Il parla ainsi, et un des fils de Dolios sortit, comme il l'ordonnait ; et, debout sur le seuil, il vit la foule qui approchait. Et aussitôt il dit à Odysseus ces paroles ailées :
– Les voici, armons-nous promptement.
Il parla ainsi, et tous se jetèrent sur leurs armes, Odysseus et ses trois compagnons et les six fils de Dolios. Et avec eux, Laertès et Dolios s'armèrent, quoique ayant les cheveux blancs, mais contraints de combattre.

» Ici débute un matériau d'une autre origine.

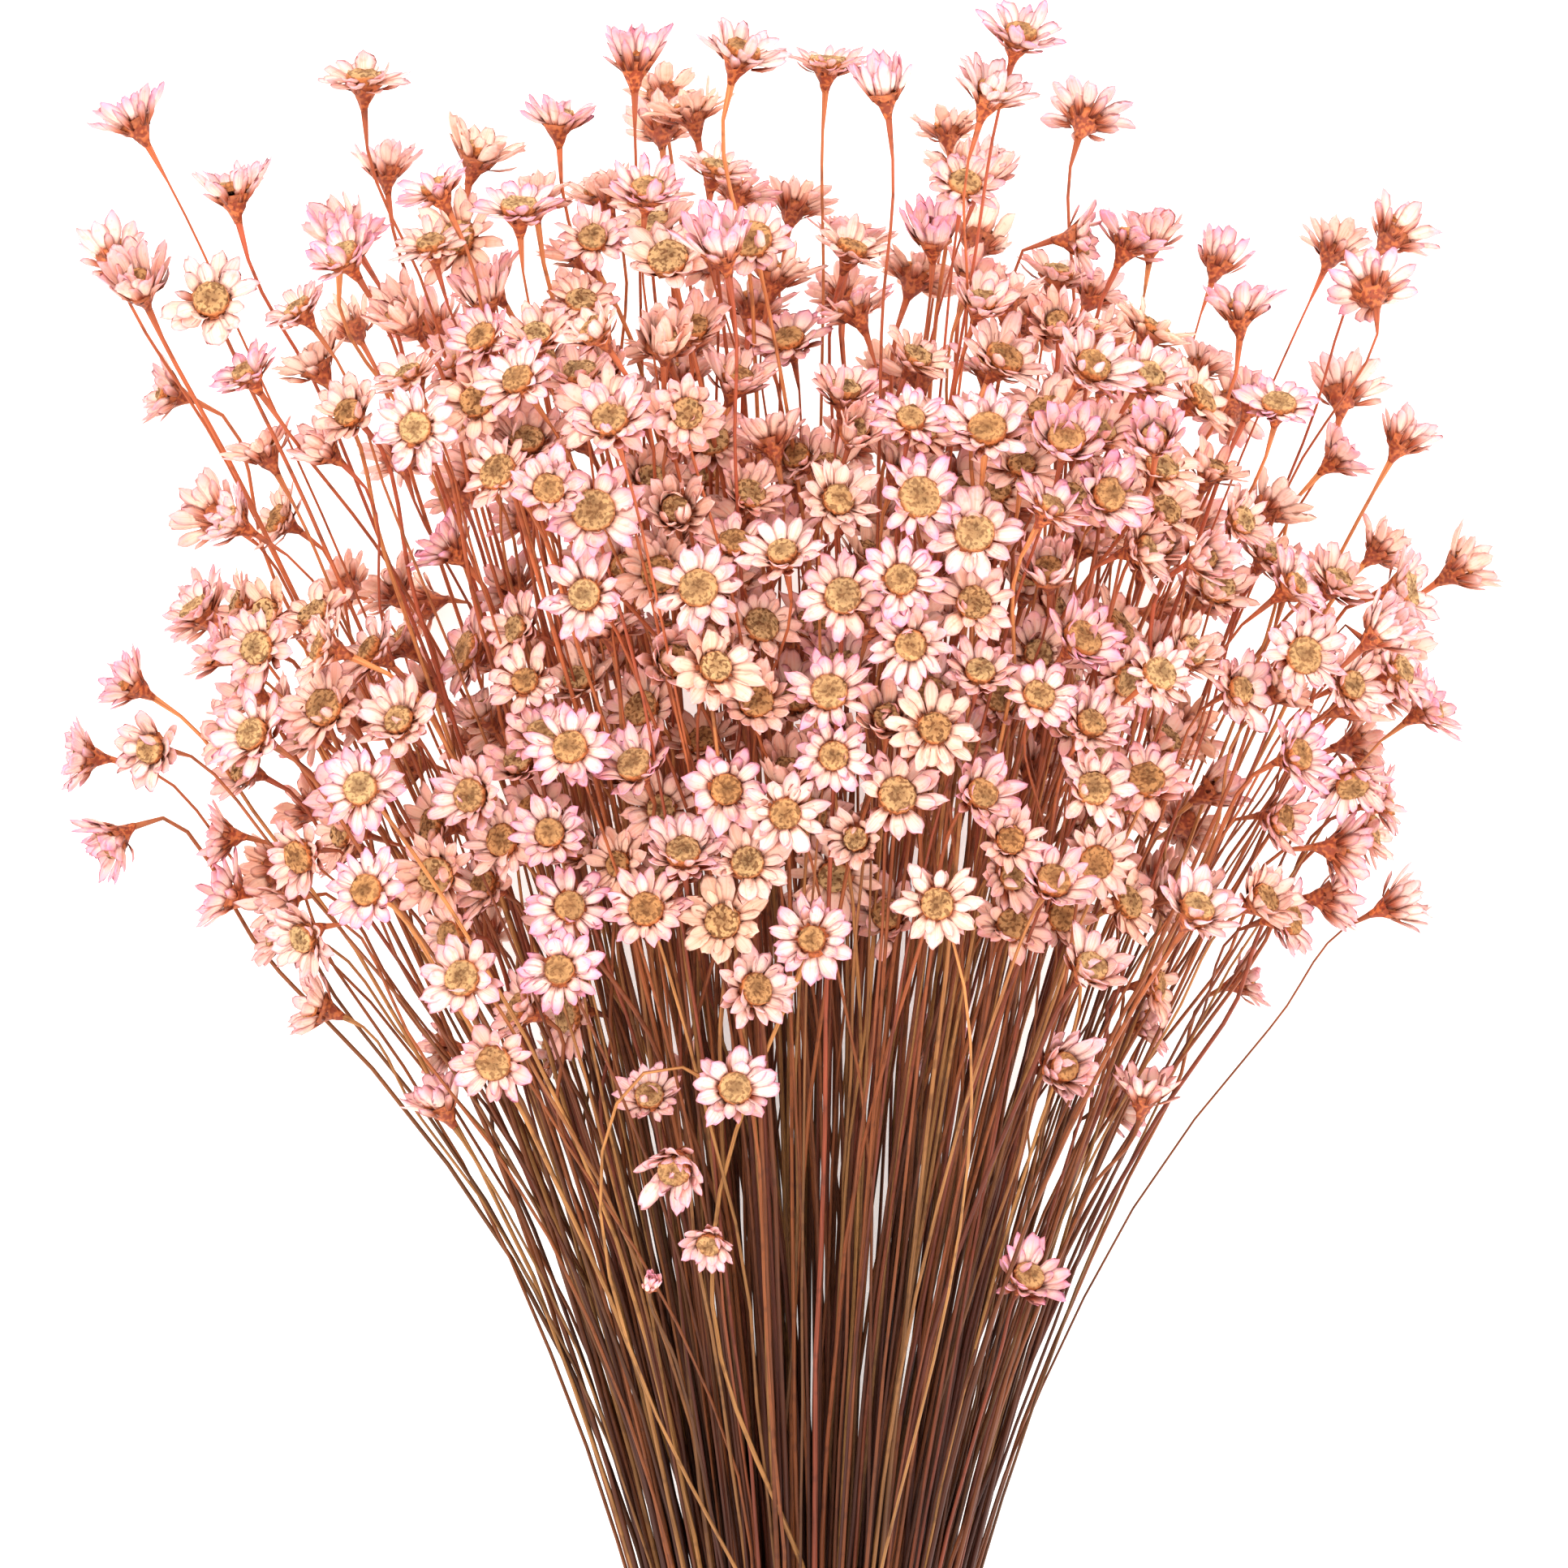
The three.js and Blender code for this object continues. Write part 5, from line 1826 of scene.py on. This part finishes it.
class Bunch:
    """The whole bunch: sprigs grouped by the row of their strand, and the tie."""

    def __init__(self, growth: Growth, effects: Effects) -> None:
        """Takes the grown sprigs and builds the finishes once."""
        self.growth = growth
        self.paper = PetalPaper("Petal paper", 0.5, 0.25).build(effects)
        self.florets = FloretDisc("Floret disc", 0.8, 0.6).build(effects)
        self.scales = CalyxScale("Calyx scales", 0.65, 0.5).build(effects)
        self.wood = DryStem("Dry stem", 0.55, 0.4).build(effects)
        self.jute = JuteTwine("Jute twine", 0.85, 0.6).build(effects)

    def rows(self) -> dict[int, list[int]]:
        """The strands by their row of the lattice, from the lowest up."""
        rows: dict[int, list[int]] = {}
        step = STRAND_PITCH * math.sqrt(3) / 2 / WAIST_RADIUS
        for index, (_, up) in enumerate(self.growth.strands):
            rows.setdefault(round(up / step) + 5, []).append(index)
        return rows

    def build(self) -> None:
        """Builds each row's stems, bracts, discs and calyces, and then the tie."""
        for row, strands in self.rows().items():
            draws = np.random.default_rng([SEED, row])
            sprigs = [one for one in self.growth.placed if one.spray in strands]
            nodes = [f"spray_{index + 1:02d}" for index in strands]
            heads, stems = HeadDresser(sprigs, draws), StemDresser(sprigs, draws)
            for name, material, slot, make in (
                ("stems", self.wood, "stem", stems.stems),
                ("bracts", self.paper, "petal", heads.petals),
                ("discs", self.florets, "disc", heads.disc),
                ("calyces", self.scales, "calyx", heads.calyx),
            ):
                Piece(f"{name}_{row}", material, slot, make()).build(nodes)
        twine = TwineTie().twine(np.random.default_rng([SEED, TWINE_SEED]))
        Piece("twine_tie", self.jute, "twine", twine).build(["tie"])


def main() -> None:
    """Grows the bunch, builds its pieces in order and sets the stage."""
    logging.basicConfig(level=logging.INFO, format="%(message)s")
    growth = Growth()
    growth.fill()
    growth.fill_gaps(GAP_HEADS)
    LOG.info("%d heads on %d strands", len(growth.placed), len(growth.strands))
    effects = Effects()
    Bunch(growth, effects).build()
    studio = Studio()
    studio.floor(effects)
    studio.lights()
    studio.camera()


if __name__ == "__main__":
    main()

Et, s'étant couverts de l'airain splendide, ils ouvrirent les portes et sortirent, et Odysseus les conduisait. Et la fille de Zeus, Athènè, vint à eux, semblable à Mentôr par la figure et la voix. Et le patient et divin Odysseus, l'ayant vue, se réjouit, et il dit aussitôt à son cher fils Tèlémakhos :
– Tèlémakhos, voici qu'il faut te montrer, en combattant toi-même les guerriers. C'est là que les plus braves se reconnaissent. Ne déshonorons pas la race de nos aïeux, qui, sur toute la terre, l'a emporté par sa force et son courage.
Et le prudent Tèlémakhos lui répondit :
– Tu verras, si tu le veux, cher père, que je ne déshonorerai point ta race.

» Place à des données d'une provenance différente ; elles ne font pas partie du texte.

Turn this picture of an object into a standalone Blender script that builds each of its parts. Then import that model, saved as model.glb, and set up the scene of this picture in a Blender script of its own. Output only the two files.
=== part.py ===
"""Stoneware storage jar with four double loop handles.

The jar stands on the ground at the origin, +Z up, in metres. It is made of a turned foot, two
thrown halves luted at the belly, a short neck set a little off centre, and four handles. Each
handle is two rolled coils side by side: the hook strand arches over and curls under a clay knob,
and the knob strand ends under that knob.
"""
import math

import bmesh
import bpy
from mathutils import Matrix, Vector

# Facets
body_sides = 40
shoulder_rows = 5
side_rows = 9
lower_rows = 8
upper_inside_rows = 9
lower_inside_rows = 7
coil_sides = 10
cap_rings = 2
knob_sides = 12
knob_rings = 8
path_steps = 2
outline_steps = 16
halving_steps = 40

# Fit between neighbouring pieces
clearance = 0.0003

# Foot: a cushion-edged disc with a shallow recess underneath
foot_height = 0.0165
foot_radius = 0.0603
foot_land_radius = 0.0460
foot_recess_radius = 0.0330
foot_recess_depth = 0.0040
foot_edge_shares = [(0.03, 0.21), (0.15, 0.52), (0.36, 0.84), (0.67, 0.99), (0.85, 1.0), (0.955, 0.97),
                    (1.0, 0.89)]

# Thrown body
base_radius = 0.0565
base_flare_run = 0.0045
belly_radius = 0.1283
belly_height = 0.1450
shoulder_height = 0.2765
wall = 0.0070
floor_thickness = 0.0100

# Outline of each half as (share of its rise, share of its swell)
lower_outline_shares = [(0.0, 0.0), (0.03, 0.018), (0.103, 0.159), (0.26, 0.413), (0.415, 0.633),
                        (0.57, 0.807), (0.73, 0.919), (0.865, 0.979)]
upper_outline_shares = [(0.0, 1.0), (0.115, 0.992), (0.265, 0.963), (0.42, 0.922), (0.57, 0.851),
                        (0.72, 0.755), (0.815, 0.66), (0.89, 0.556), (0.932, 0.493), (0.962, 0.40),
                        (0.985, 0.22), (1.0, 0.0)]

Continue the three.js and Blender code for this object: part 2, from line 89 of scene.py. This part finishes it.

Il parla ainsi, et Laertès s'en réjouit et dit :
– Quel jour pour moi, dieux amis ! Certes, je suis plein de joie ; mon fils et mon petit-fils luttent de vertu.
Et Athènè aux yeux clairs, s'approchant, lui dit :
– Arkeisiade, le plus cher de mes compagnons, supplie le père Zeus et sa fille aux yeux clairs, et, aussitôt, envoie ta longue lance, l'ayant brandie avec force.

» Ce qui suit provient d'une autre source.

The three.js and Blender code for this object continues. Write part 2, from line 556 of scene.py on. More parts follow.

Ayant ainsi parlé, Pallas Athènè lui inspira une grande force, et il pria la fille du grand Zeus, et il envoya sa longue lance brandie avec force. Et il frappa le casque d'airain d'Eupeithès, qui ne résista point, et l'airain le traversa. Et Eupeithès tomba avec bruit, et ses armes résonnèrent sur lui. Et Odysseus et son illustre fils se ruèrent sur les premiers combattants, les frappant de leurs épées et de lances à deux pointes. Et ils les eussent tous tués et privés du retour, si Athènè, la fille de Zeus tempétueux, n'eût arrêté tout le peuple en criant :
– Cessez la guerre lamentable, Ithakèsiens, et séparez-vous promptement sans carnage.
Ainsi parla Athènè, et la terreur blême les saisit, et leurs armes, échappées de leurs mains, tombèrent à terre, au cri de la déesse ; et tous, pour sauver leur vie, s'enfuirent vers la ville. Et le patient et divin Odysseus, avec des clameurs terribles, se rua comme l'aigle qui vole dans les hauteurs. Alors le Kronide lança la foudre enflammée qui tomba devant la fille aux yeux clairs d'un père redoutable. Et, alors, Athènè aux yeux clairs dit à Odysseus :
– Divin Laertiade, subtil Odysseus, arrête, cesse la discorde de la guerre intestine, de peur que le Kronide Zeus qui tonne au loin s'irrite contre toi.
Ainsi parla Athènè, et il lui obéit, plein de joie dans son coeur. Et Pallas Athènè, fille de Zeus tempétueux, et semblable par la figure et par la voix à Mentôr, scella pour toujours l'alliance entre les deux partis.